One could argue that when most of the members of the human species cannot understand the agony or the pain of another human being, how could we expect them to show empathy to an animal? Yet if our actions are wrong they need to be corrected as much as possible to honour the highly evolved brain and thinking ability the humans acquired through natural evolution. To honour humanity above all. According to Sri Lankan law, even dumping puppies and dogs is a punishable offence for two reasons - as a cruelty to animals and risking public safety in health.

Jagath Gunawardena

"Action can be taken against people who commit such cruelty under the Cruelty to Animals Ordinance which was last amended in 1955.

Yet, timely changes were not made to the Ordinance for nearly 60 years," said Jagath Gunawardana, Attorney-at-law. Gunawardana has been actively involved in wildlife protection and animal welfare for over two decades and is the current Chairman of the Sri Lanka Environment Council operated under the Central Environment Authority.Twelve years ago an attempt was made to bring an Act for animal welfare, according to Gunawardana.


"The bill was drafted and published for public opinion nine years ago, but nothing happened after that," he said. It was a still-birth.

"The attempt was to make a legal framework that looks in to animal welfare going beyond animal cruelty aspect. Yet it was not implemented," he said.

But the existing law also has provisions to cater to any case of animal cruelty. "Under section I and II of the Cruelty to Animal Ordinance, action can be taken for the safety of the animals," Gunawardana said.

The Cruelty to Animal Ordinance protects animals in captivity, domesticated or on any condition living under the custody of a human. Even if a person captures a wild animal, tortures it and/or kills it, that person can be prosecuted under this Ordinance.

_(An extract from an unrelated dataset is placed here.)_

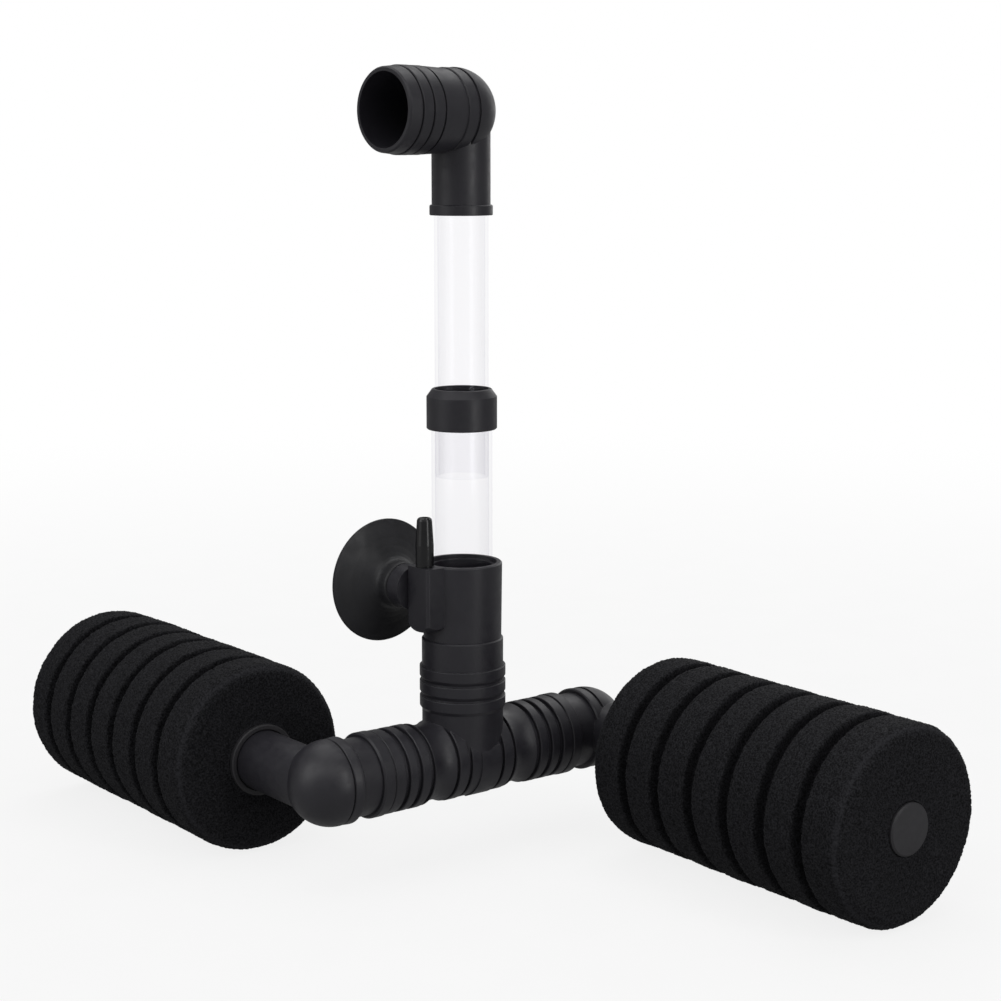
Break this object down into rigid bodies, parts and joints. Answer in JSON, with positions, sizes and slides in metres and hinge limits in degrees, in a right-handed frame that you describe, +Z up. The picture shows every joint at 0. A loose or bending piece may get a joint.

"Even if it is a wild animal, if the person gets caught he comes under the purview of this Ordinance," he said.

What sort of regulations does this Ordinance give - do and don'ts? "The Ordinance does not mention any regulations as such or specify what ought to be done. What it says is what ought not to be done.

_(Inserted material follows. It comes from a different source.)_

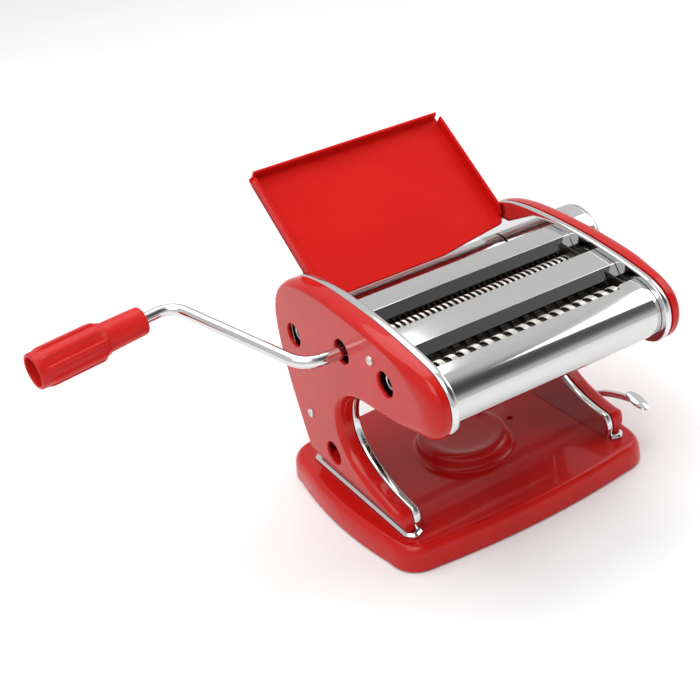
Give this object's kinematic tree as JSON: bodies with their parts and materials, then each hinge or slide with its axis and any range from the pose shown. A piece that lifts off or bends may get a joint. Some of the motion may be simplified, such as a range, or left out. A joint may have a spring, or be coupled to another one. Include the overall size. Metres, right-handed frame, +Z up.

So we have to deduce from these facts. For example if an animal is not kept in an adequate space or in a cruel manner, this Ordinance gives provisions to take action against the human. So, from this fact we can deduce that animals need to be kept in spacious environments and when it comes to cruelty even the fact that not giving water or food to the animal is accounted for," he said.

Street pooch

Has this Ordinance being used effectively? "Yes very much in so many instances by the Police," Gunawardana said.

For example, according to Gunawardana who went on to explain the list of cases and two prominent ones had been in the past - in one case a person has been prosecuted who had kept a dugong to be killed the next day and another person who clubbed a Sambar captured from the wild. The Police have the provisions to take action against such cruelty.

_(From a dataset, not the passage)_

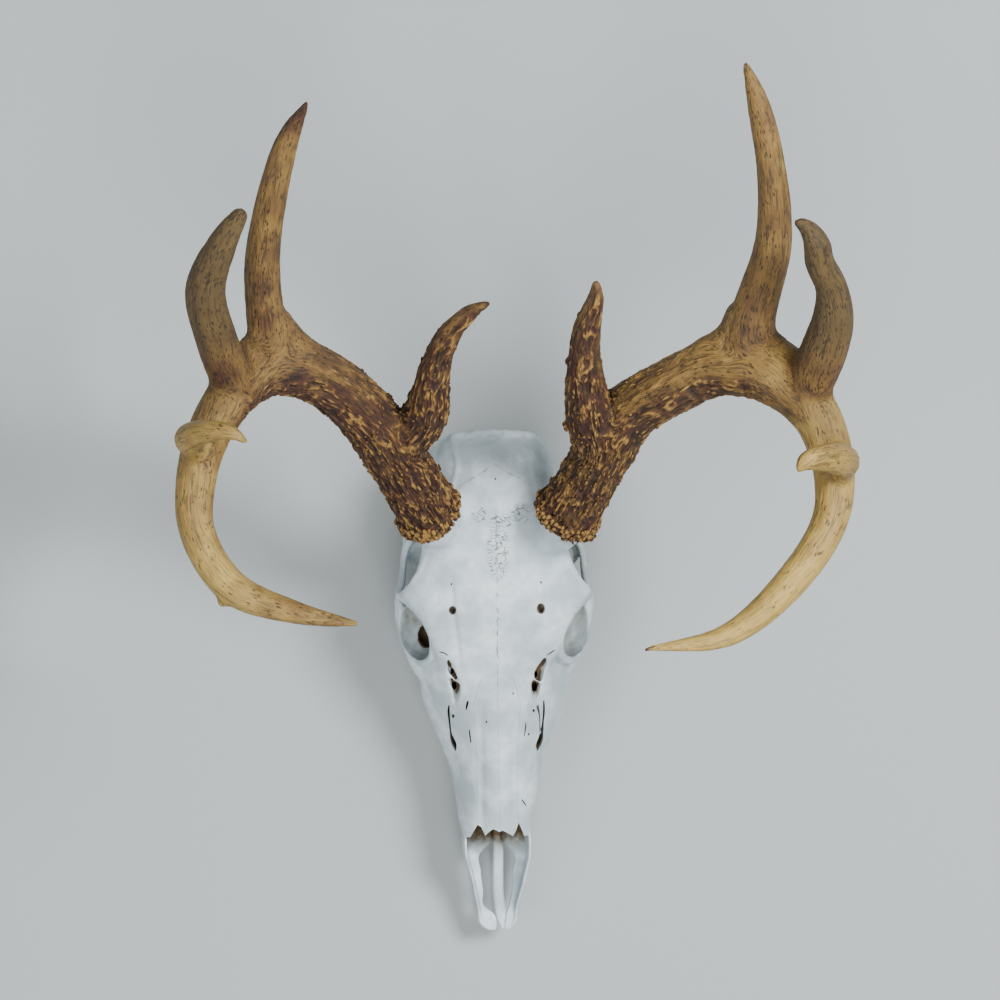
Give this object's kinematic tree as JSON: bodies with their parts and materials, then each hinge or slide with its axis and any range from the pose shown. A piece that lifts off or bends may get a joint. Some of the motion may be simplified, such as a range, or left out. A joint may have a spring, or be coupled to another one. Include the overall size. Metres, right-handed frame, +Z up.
{
  "type": "deer skull",
  "caption": "Upper skull of a white-tailed deer buck with branching antlers, bleached bone, resting on its cheek teeth and the back of its base.",
  "frame": {"origin": "bottom centre of the object's box, on the plane that the skull rests on", "axes": "+Z up, out of the forehead; -Y towards the nose; +X towards the animal's left side"},
  "size_m": [0.361, 0.4836, 0.3052],
  "materials": {
    "bone": "bleached bone, matt, faintly porous, with fine suture lines and greyer hollows",
    "antler": "stained antler, dark and pearled at the burr, ridged along the beam, honey coloured and smooth towards the tips"
  },
  "bodies": {
    "root": {"braincase": "bone", "frontal_bone": "bone", "nasal_bone_right": "bone", "nasal_bone_left": "bone", "maxilla_right": "bone", "maxilla_left": "bone", "zygomatic_arch_right": "bone", "zygomatic_arch_left": "bone", "premaxilla_right": "bone", "premaxilla_left": "bone", "vomer": "bone", "antler_right_burr": "antler", "antler_right_beam_base": "antler", "antler_right_beam_inner": "antler", "antler_right_beam_outer": "antler", "antler_right_beam_tip": "antler", "antler_right_brow_tine": "antler", "antler_right_second_tine": "antler", "antler_right_third_tine": "antler", "antler_right_fourth_tine": "antler", "antler_left_burr": "antler", "antler_left_beam_base": "antler", "antler_left_beam_inner": "antler", "antler_left_beam_outer": "antler", "antler_left_beam_tip": "antler", "antler_left_brow_tine": "antler", "antler_left_second_tine": "antler", "antler_left_third_tine": "antler", "antler_left_fourth_tine": "antler"}
  },
  "joints": []
}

Do the street dogs and puppies and stray cats come under the purview of the Cruelty to Animal Ordinance? "According to my opinion, yes, they should be, but it can be argued otherwise too," he said.


Activists against cruelty to animals raised their voice against authorities for rounding up street dogs and puppies and dumping them in far-away places when cleaning the city for CHOGM and recently for the Independence Day celebrations.

According to the law, rounding up street animals is not illegal, yet one can argue on the methods used to do this.

According to the law, if the methods harm the animal, torturing it, action can be taken even if it is done by a Government institute.

"There are two sides to this rounding up street animals - one is definitely the harm to the animal, and on the other side state is responsible for the healthy environment for its citizens.

But we also have to see whether such actions have really served the purpose of creating a healthy environment by reducing the number of street dogs and possibilities of spreading rabies.

Steps taken should give a sustainable solution," he said.

What are the weaknesses in this system? "Even if amendments are made to this Ordinance, it may outweigh the present needs. So the best option is to go for a new Act," he said.

As Gunawardana further stated there should be a uniform rule to cater to this issue irrespective of personal opinions.

"To the later drafted bill there had been opinions opposing its certain conditions by the Muslim Community.

What if the Buddhists want to totally ban any action on animal cruelty according to their religion and Hindus come with their perspectives? In my view, there should be a uniform rule to cater to animal welfare irrespective of opinions of any ethnicity of religion," he said.


"The new law has been drafted but the Ministry should bring it out and in this case it is Ministry of Livestock Development. But it should have ideally come from a law enforcement ministry such as a Ministry under which the Department of Police operate because this is not only a problem relating to livestock," he said.